Enter the beauty queen who has locked them in, confiscated their phones, and is having the missing pants pressed. She unveils ambitious plans to rewrite the Constitution evoking the spirit of the founding father James Madison.

There is a fundamental character disconnect here. How on earth can a beauty queen have the acumen and depth to aspire to go deep down the rabbit hole of reforming constitutional law? The notion is just too absurd to catch hold with the audience. This plot point wanders way too far from plausible irony. At best she is more clever and scheming than a vessel for brilliance. Her character is more like riding over Niagara Falls in a barrel. While charmingly serendipitous the odds of success for her political ambition range from limited to nil.

Then, spare me, in the final scene this pretty nitwit is President of the United States of America! The leftist blogger is her press secretary and Patricia is living her dream as chief of staff. Good grief!

This play is described as timely in its pr. Oh well, think Hillary, I guess.

In the reality of the gonzo 2016 presidential race it doesn’t take a clever playwright to concoct such utter madness. In this instance real life trumps artifice.

There is a scene change that sets up a civics lesson about the logjam of the Constitutional Convention. It was supposed to be an exercise in compromise but, as the characters remind us, the South got everything it demanded including the legality of slavery and the populist crushing Electoral College.

For this segment there were terrific costumes by Esther Van Eek. They are outfitted in period dress cut from cloth with the handwritten text of the document. It was a nifty idea.

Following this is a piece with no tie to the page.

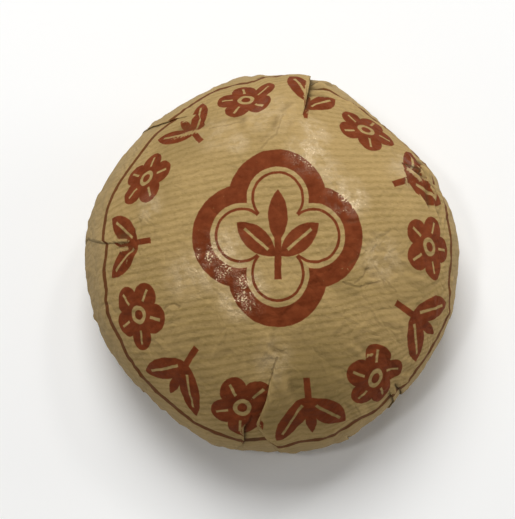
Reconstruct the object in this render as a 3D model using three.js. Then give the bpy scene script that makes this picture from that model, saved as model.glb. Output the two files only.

During the Founding Fathers segment I was of course reminded of the smash musical Hamilton. It covered some of the same themes and comparisons are inevitable. But Gunderson’s play preceded the musical.

Given the limits of the roles the three women put energy and skill into their performances. They are not to be faulted.

Particularly in Lenox at S&Co. ‘The play’s the thing.’ Unfortunately that’s precisely what’s wrong. As Astrid remarked on the drive home from an excruciating evening of theatre “It was a mish mash.”